* **Directions for this task**: Output the records exactly. Include every line.

* **Input data**:
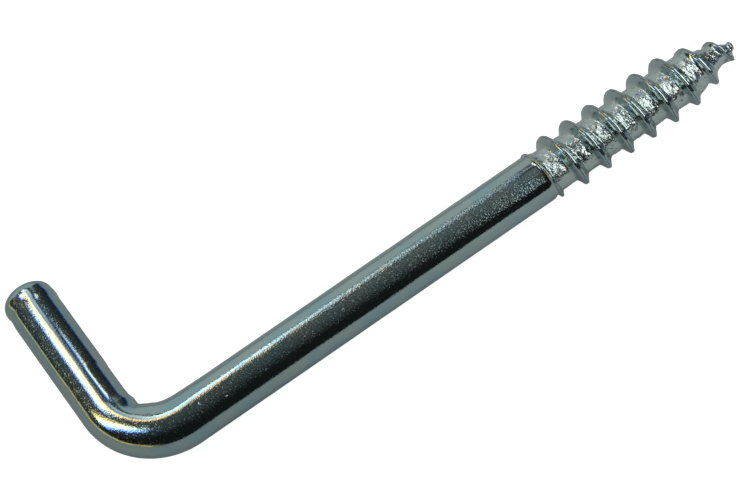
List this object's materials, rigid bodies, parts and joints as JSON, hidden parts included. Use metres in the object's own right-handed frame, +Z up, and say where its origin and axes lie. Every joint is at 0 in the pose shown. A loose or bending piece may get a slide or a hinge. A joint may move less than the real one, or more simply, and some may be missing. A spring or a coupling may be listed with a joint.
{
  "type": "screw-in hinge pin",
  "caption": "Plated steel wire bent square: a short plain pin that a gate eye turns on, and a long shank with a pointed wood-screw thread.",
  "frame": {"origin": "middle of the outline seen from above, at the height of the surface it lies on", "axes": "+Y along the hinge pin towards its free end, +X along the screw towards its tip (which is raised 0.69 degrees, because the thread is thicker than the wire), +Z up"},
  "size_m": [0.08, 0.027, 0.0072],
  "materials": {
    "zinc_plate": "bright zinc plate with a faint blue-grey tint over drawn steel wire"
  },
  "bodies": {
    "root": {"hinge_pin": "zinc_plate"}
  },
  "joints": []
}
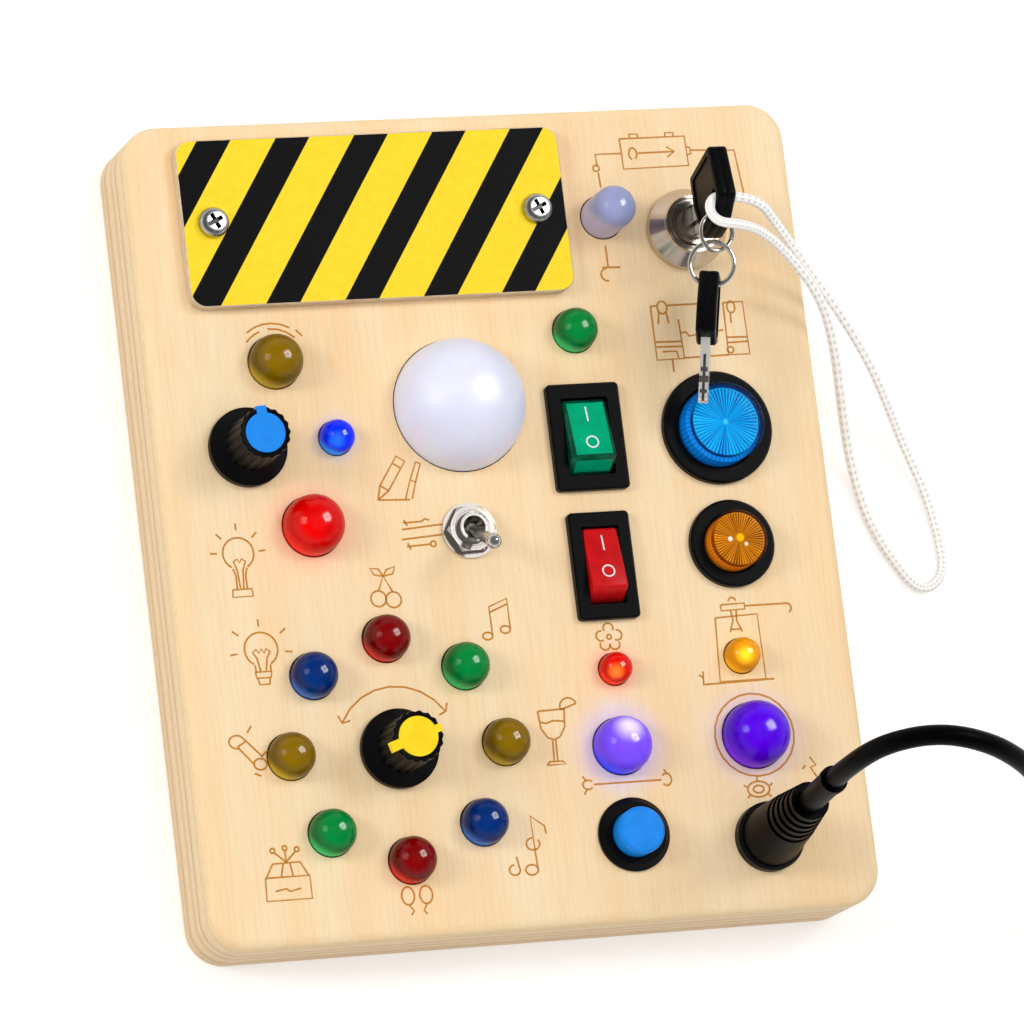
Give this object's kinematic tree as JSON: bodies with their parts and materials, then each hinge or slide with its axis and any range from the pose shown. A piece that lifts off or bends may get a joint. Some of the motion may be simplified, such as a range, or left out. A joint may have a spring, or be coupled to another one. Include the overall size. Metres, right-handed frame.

* **Written response**:
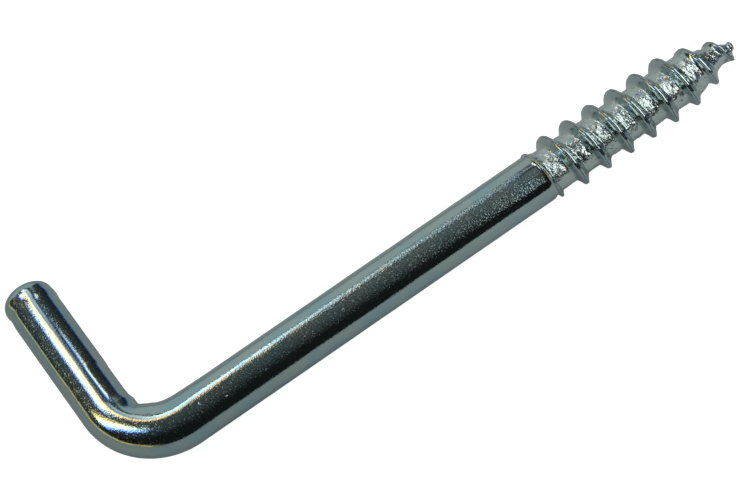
List this object's materials, rigid bodies, parts and joints as JSON, hidden parts included. Use metres in the object's own right-handed frame, +Z up, and say where its origin and axes lie. Every joint is at 0 in the pose shown. A loose or bending piece may get a slide or a hinge. A joint may move less than the real one, or more simply, and some may be missing. A spring or a coupling may be listed with a joint.
{
  "type": "screw-in hinge pin",
  "caption": "Plated steel wire bent square: a short plain pin that a gate eye turns on, and a long shank with a pointed wood-screw thread.",
  "frame": {"origin": "middle of the outline seen from above, at the height of the surface it lies on", "axes": "+Y along the hinge pin towards its free end, +X along the screw towards its tip (which is raised 0.69 degrees, because the thread is thicker than the wire), +Z up"},
  "size_m": [0.08, 0.027, 0.0072],
  "materials": {
    "zinc_plate": "bright zinc plate with a faint blue-grey tint over drawn steel wire"
  },
  "bodies": {
    "root": {"hinge_pin": "zinc_plate"}
  },
  "joints": []
}
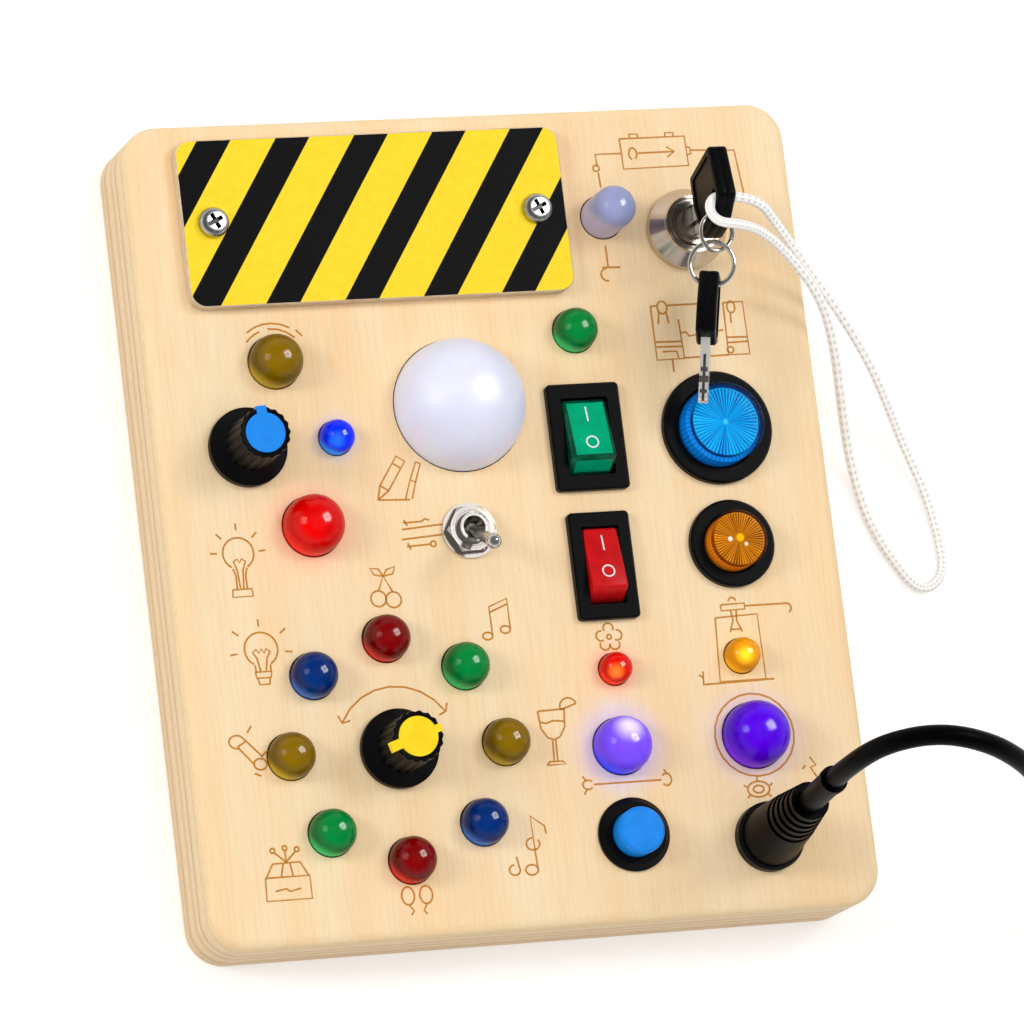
Give this object's kinematic tree as JSON: bodies with their parts and materials, then each hinge or slide with its axis and any range from the pose shown. A piece that lifts off or bends may get a joint. Some of the motion may be simplified, such as a range, or left out. A joint may have a spring, or be coupled to another one. Include the overall size. Metres, right-handed frame.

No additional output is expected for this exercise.